На мой взгляд, камбоджийское исключение скорее подтверждает гайдаровское правило. Существенная часть смертей в период краснокхмерского правления вызвана не самими зверствами новоявленных властителей – хотя сами эти зверства (вроде забивания людей мотыгами ради экономии патронов) несомненно впечатляли даже тех, кто их творил. Куда больше жертв повлекло закрытие больниц, разрушение торговли, массовое выселение в деревню людей, имеющих опыт исключительно городской жизни… Словом, то самое разрушение сложной структуры общественного жизнеобеспечения, чьи последствия Егор Тимурович подробно и красочно описал применительно к революциям и чью неизбежность после любой революции он убедительно доказал.
Этого и следовало ожидать. Ведь сам приход красных кхмеров к власти – типичная революция. По всем параметрам – начиная с насильственного свержения предыдущих правителей и кончая наличием у новой власти обширной идеологической концепции, чьё полное претворение в жизнь представляется достойным любых жертв.

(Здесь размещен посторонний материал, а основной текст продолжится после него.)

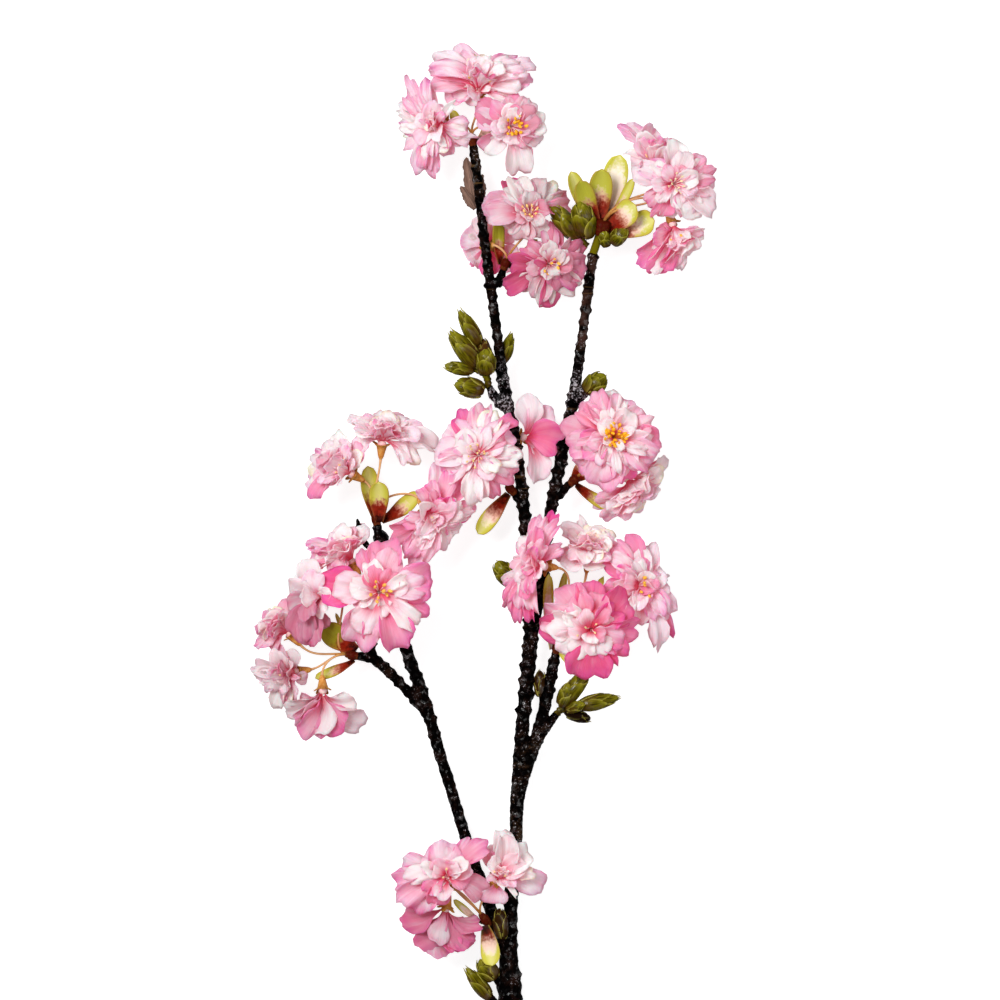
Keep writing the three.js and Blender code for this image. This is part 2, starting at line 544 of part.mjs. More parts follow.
// A swept stalk of even or tapering radius through points that are already in millimetres.
function stalkTube(curve, radii, steps, grow) {
  const sides = 3;
  const points = [];
  const faces = [];
  const frames = curve.computeFrenetFrames(steps, false);
  for (let k = 0; k <= steps; k++) {
    const t = k / steps;
    const centre = curve.getPointAt(t);
    const reach = THREE.MathUtils.lerp(radii[0], radii[1], t) + grow;
    for (let s = 0; s < sides; s++) {
      const angle = (s / sides) * 2 * Math.PI;
      points.push(centre.clone().addScaledVector(frames.normals[k], Math.cos(angle) * reach)
        .addScaledVector(frames.binormals[k], Math.sin(angle) * reach));
    }
  }
  for (let k = 0; k < steps; k++) {
    for (let s = 0; s < sides; s++) {
      const a = k * sides + s;
      const b = k * sides + ((s + 1) % sides);
      faces.push([a, b, a + sides], [b, b + sides, a + sides]);
    }
  }
  const last = steps * sides;
  for (let s = 1; s < sides - 1; s++) faces.push([0, s + 1, s], [last, last + s, last + s + 1]);
  return solidFrom(geometryOf(points, faces));
}

function stalkGroup(name, grow) {
  const { base, along } = clusterAxis(name);
  const top = base.clone().addScaledVector(along, clusters[name].length);
  const foot = base.clone().addScaledVector(along, -1);
  const radii = [peduncleRadius, peduncleRadius * 0.9];
  const parts = [stalkTube(new THREE.LineCurve3(foot, top), radii, 1, grow)];
  for (const bloom of bloomNames.filter((key) => key[0] === name)) {
    const frame = bloomFrame(blooms[bloom]);
    const axis = new THREE.Vector3().setFromMatrixColumn(frame, 2);
    const seat = new THREE.Vector3().setFromMatrixPosition(frame);
    const cup = new THREE.CylinderGeometry(calyx.topRadius + grow, calyx.bottomRadius + grow,
      calyx.top - calyx.bottom + grow, 5);
    cup.rotateX(Math.PI / 2).translate(0, 0, (calyx.top + calyx.bottom + grow) / 2);
    parts.push(solidFrom(cup).transform(frame.elements));
    const end = seat.clone().addScaledVector(axis, calyx.bottom + 1.2);
    const start = top.clone().addScaledVector(along, -1.2);
    const reach = start.distanceTo(end) * 0.4;
    const route = new THREE.CubicBezierCurve3(start, start.clone().addScaledVector(along, reach),
      end.clone().addScaledVector(axis, -reach), end);
    parts.push(stalkTube(route, [pedicelRadius * 1.2, pedicelRadius], 3, grow));
  }
  return joined(parts);
}

function woodSolid(grow) {
  const parts = Object.entries(limbs).map(([name, stops]) => {
    const long = stops.length > 5;
    return limb(stops, {
      sides: long ? 6 : 5,
      step: long ? ringStep.wood : ringStep.spur,
      swell: long ? ringSwell : [1, 1.1],
      grow,
    });
  });
  return joined(parts);
}

// The blooms that the sprig rests on are set to just touch the surface.
for (const [name, bloom] of Object.entries(blooms)) {
  if (bloom.rests) bloom.z -= bloomSolid(name, 0).boundingBox().min[2] + pressed;
}

// Every piece in the order in which it claims its space. A later one is trimmed clear of the earlier ones.
const pieces = [{ name: "branch", look: "wood", make: woodSolid }];
for (const name of Object.keys(clusters)) {
  pieces.push({ name: `stalks_${name}`, look: "stalk", make: (grow) => stalkGroup(name, grow) });
}
for (const name of Object.keys(bracts)) {
  pieces.push({ name: `bracts_${name}`, look: "bract", make: (grow) => bractGroup(name, grow) });
}
for (const name of Object.keys(buds)) {
  pieces.push({ name, look: "bud", make: (grow) => budGroup(name, grow) });
}
for (const name of bloomNames) {
  pieces.push({ name: `bloom_${name}`, look: "petal", make: (grow) => bloomSolid(name, grow) });
}

const boxOf = ({ min, max }) => new THREE.Box3(new THREE.Vector3(...min), new THREE.Vector3(...max));
const largest = (solids) => solids.reduce((a, b) => (b.volume() > a.volume() ? b : a));

const sprig = new THREE.Group();
const claimed = [];
for (const { name, look, make } of pieces) {
  let solid = make(0).trimByPlane([0, 0, 1], 0);
  const box = boxOf(solid.boundingBox());
  for (const other of claimed.filter((one) => one.box.intersectsBox(box))) {
    solid = solid.subtract(other.envelope);
  }
  solid = largest(solid.decompose()).simplify(0.004);
  const envelope = make(clearance);
  claimed.push({ name, envelope, box: boxOf(envelope.boundingBox()) });
  const mesh = new THREE.Mesh(geometryFrom(solid), materials[look]);
  mesh.name = name;
  sprig.add(mesh);
}

export default sprig;
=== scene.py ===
import json
import math

import bpy
import numpy as np
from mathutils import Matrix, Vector, noise

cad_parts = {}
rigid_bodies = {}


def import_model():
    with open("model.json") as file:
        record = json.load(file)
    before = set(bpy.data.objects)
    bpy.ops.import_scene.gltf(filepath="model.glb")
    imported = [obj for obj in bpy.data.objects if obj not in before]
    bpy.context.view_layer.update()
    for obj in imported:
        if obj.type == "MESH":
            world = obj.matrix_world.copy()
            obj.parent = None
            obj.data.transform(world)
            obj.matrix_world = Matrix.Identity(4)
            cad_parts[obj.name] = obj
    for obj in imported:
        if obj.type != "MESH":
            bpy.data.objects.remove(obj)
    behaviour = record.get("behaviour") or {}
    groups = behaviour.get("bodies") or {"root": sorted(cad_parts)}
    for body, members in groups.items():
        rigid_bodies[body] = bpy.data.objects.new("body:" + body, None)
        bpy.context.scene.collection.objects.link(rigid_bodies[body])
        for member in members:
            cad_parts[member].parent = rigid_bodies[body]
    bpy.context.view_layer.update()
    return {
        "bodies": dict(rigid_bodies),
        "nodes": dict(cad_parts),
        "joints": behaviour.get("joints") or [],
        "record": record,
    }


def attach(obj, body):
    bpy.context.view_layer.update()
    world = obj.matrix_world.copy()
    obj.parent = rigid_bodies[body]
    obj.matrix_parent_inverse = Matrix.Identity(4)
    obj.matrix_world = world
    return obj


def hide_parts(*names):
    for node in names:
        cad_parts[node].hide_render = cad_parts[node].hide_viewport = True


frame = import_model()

print("frame loaded:", len(frame["nodes"]), "nodes")

# All sizes are in millimetres and turn into metres when a mesh is made.
mm = 0.001
picture = {"mmPerPx": 0.5, "middlePx": (483.9, 543.1)}  # where a pixel of the photograph lies

# The camera looks straight down on the sprig, and +Y is up the picture.
camera = {"aimPx": (500, 500), "viewMm": 500, "heightMm": 4000, "sharpMm": 20, "sensorMm": 36}


def place(px, py, z):  # a pixel of the photograph and a height, in mm
    mx, my = picture["middlePx"]
    return np.array([(px - mx) * picture["mmPerPx"], (my - py) * picture["mmPerPx"], z], float)


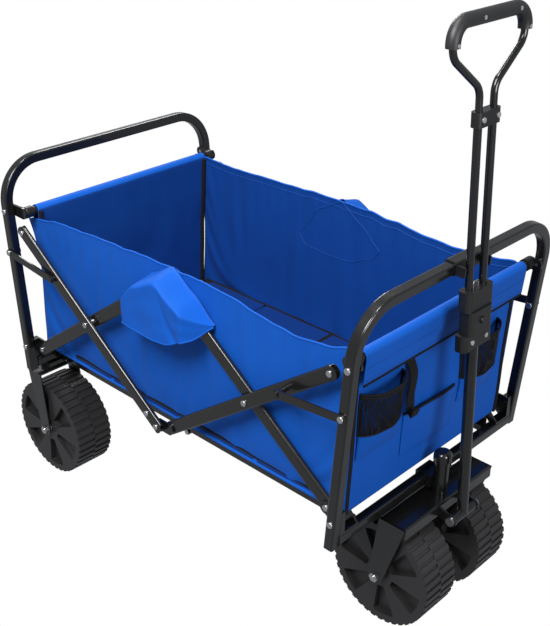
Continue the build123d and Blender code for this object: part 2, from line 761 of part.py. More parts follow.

Обсуждая мои комментарии к книге Гайдара, многие упоминали другой – не столь яркий, как красные кхмеры, зато несравненно более знакомый в нашей стране – пример заведомо преступного режима. Последствия деятельности национальной социалистической немецкой рабочей партии общеизвестны: более полусотни миллионов смертей, в том числе двадцать семь миллионов (из них восемь с половиной миллионов – непосредственно вследствие боевых действий) в нашей стране и более десятка миллионов (из них примерно шесть миллионов – непосредственно вследствие боевых действий против нас) в самой Германии. Если бы власть нацистов пресекли до начала Второй мировой войны – всех этих смертей не было бы.
Увы, это стало очевидно лишь задним числом. До начала зверствования в СССР национальные социалисты практически не выходили за пределы приемлемого в тогдашней Европе. Даже пакет антисемитских законов, принятый в 1935-м и обычно именуемый Нюрнбергским
Более того, при всех невзгодах и лишениях войны Германия до 1945-го пребывала в образцовом порядке. Даже регулярные бомбёжки городов (в те годы ещё почти не было управляемых авиабомб, так что английские и американские тяжёлые бомбардировщики, забираясь на недосягаемую для немецких зениток высоту, практически лишались шансов поразить конкретный завод) не нарушили спокойствие общества, привычного к дисциплине. Военный переворот – не говоря уж о стихийной революции – дезорганизовал бы страну несравненно сильнее. Поэтому генералы попытались убить главу государства лишь тогда, когда договорились с западными противниками о немедленном прекращении боевых действий после своей удачи. Правда, вождь почти не пострадал от взрыва, так что порядок сохранился вплоть до военного поражения.
Но само согласование с противником действий после переворота – действие совершенно разумное. Ведь любой провал делегитимизирует власть. Значит, поражение может дать те же последствия, что и революция. Единственный шанс избежать полного распада общества – установление порядка извне.
Международное право не только признаёт право оккупантов брать на себя управление занятыми территориями, но и настоятельно рекомендует такой образ действий. И немцы в захваченных ими странах, и государства антинацистской коалиции в самой Германии, и вьетнамцы в Камбодже, очищенной от ультралевых фанатиков, считали наведение порядка своей обязанностью.
Если оккупанты пренебрегают управленческими функциями, свержение даже явно преступного режима влечёт поток новых преступлений. Хрестоматийный пример – вторая иракская кампания. Американцы распустили правящую партию, уволили всех состоявших в ней государственных служащих – то есть едва ли не весь аппарат управления – и долго не создавали ничего взамен. На совести Саддама Хусейна сотни тысяч погибших в ирано-иракской войне. Но за вычетом этих потерь, случающихся не только в диктаторских странах, по его вине убито куда меньше, нежели в разразившейся на почве безвластия схватке множества общин, чьи распри он сдерживал самыми жестокими способами.
С этой точки зрения разумно выглядит сотрудничество отечественной внесистемной оппозиции – и до 1917-го, и сейчас – с зарубежными политиками. Разрушаешь управленческую структуру государства – держи в запасе систему внешнего управления, дабы переворот не обернулся пагубным безвластием.
Но если оккупанты отсутствуют или по каким-то собственным соображениям (скажем, ради окончательного избавления от оккупированного конкурента) не желают исполнять свои международно признанные обязанности – даже свирепейшая диктатура лучше революции.